Anytime it seemed Nigeria has been conquered, the conqueror is usually defeated by the resilience of our long-suffering people. The tragedy is, I see many lawyers in this government who are all keeping mute in the face of tyranny, just for them to remain in power, by fire by force. As I wrote to our dear President not too long ago, man shall not live by power alone.
God has been very kind to President Muhammadu Buhari. He became Head of State about 35 odd years ago and was sacked in 1985. Anyone would have thought it was over and finished for him. In less than a couple of years, many Nigerians who hailed his emergence as Head of State were jubilating on the streets when his military government was toppled in a palace coup by those close to him. But God, in His infinite mercy and wisdom, brought him from the shadows of death and restored him back to even greater power and glory in a democratic setting, after making several amazing shots at the Presidency.
Holy Moses! No one would have thought Baba would blow his second chance and shatter it into smithreens in this manner. Since 2015, it’s been obvious that President Buhari is only different from Major General Buhari in terms of change of nomenclature and uniform. He must feel a sense of nostalgia for those days when he didn’t have to share powers with the legislature and Judiciary, and now craves a return to that time he was alpha and omega.

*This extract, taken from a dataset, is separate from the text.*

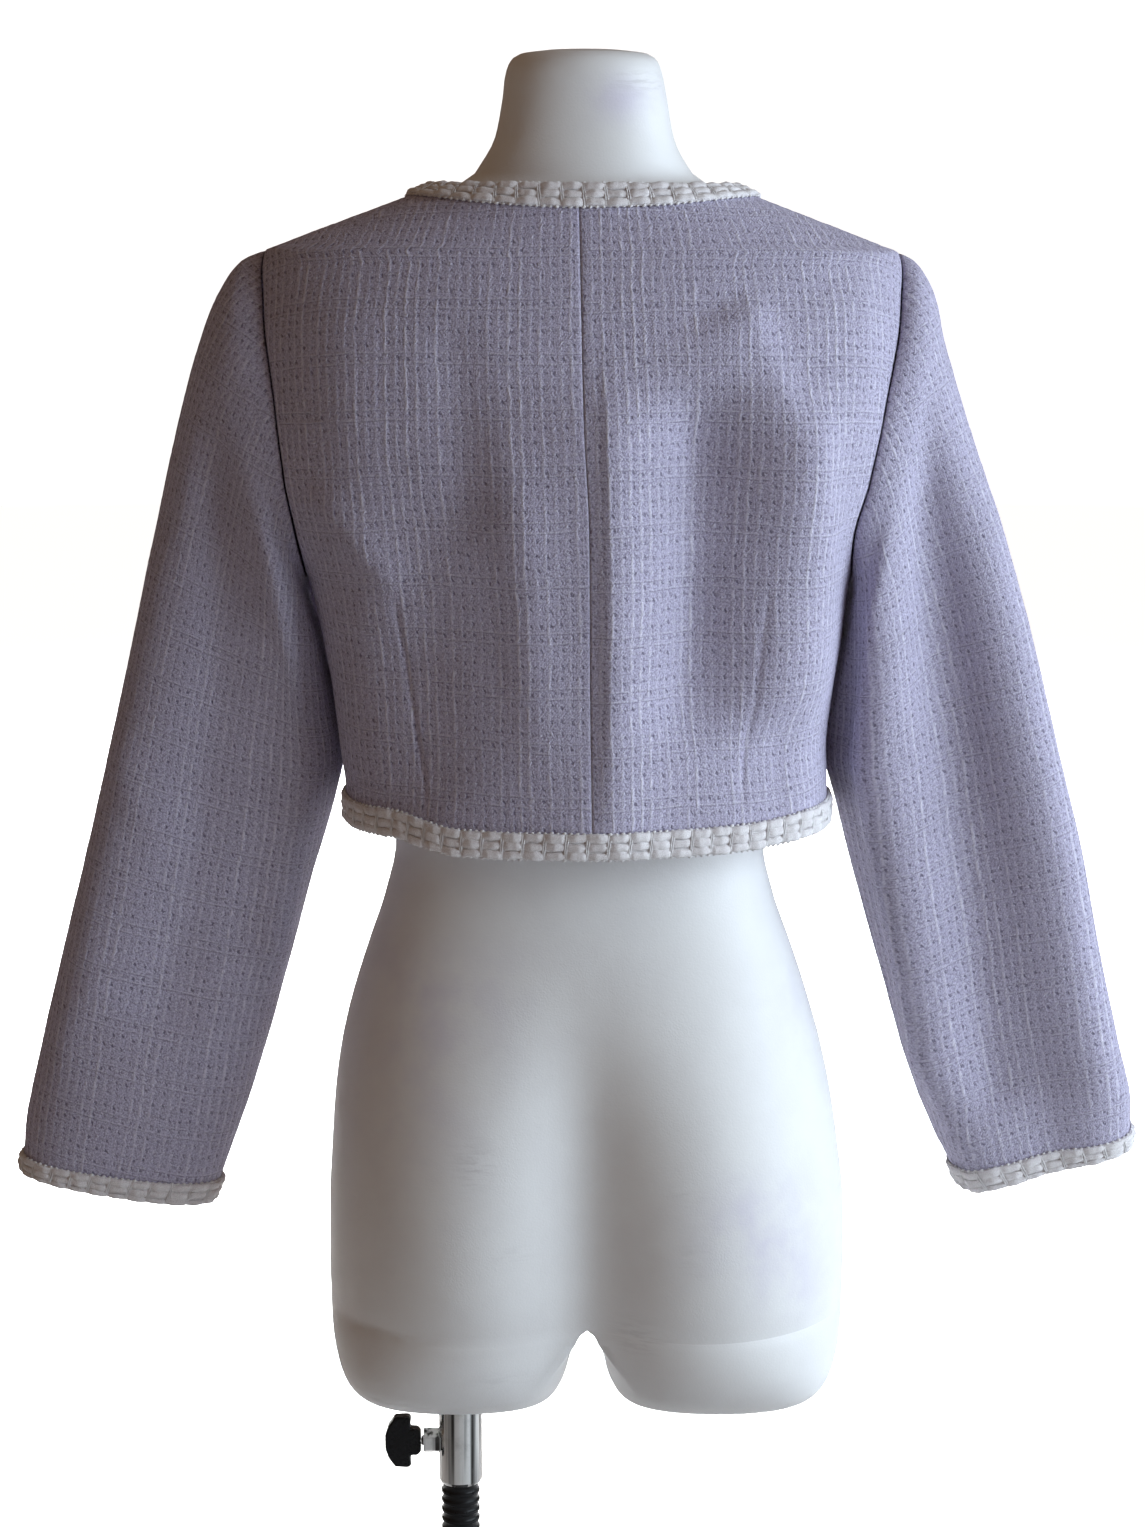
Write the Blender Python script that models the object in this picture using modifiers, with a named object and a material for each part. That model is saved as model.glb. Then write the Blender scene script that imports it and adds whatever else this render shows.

But truth is whatever victory he hopes to record, by playing for broke yesterday, can only be pyrrhic. Nothing more. When tomorrow comes, like it would come, sooner rather than later, he would look back with regrets and ask, why did I do that, which may have been needed, but totally unnecessary. I have no doubt in my mind that whatever happens, it shall be well with Nigeria and this too shall pass away. Dear compatriots, stay strong and resolute. The best is yet to come. God bless our great country.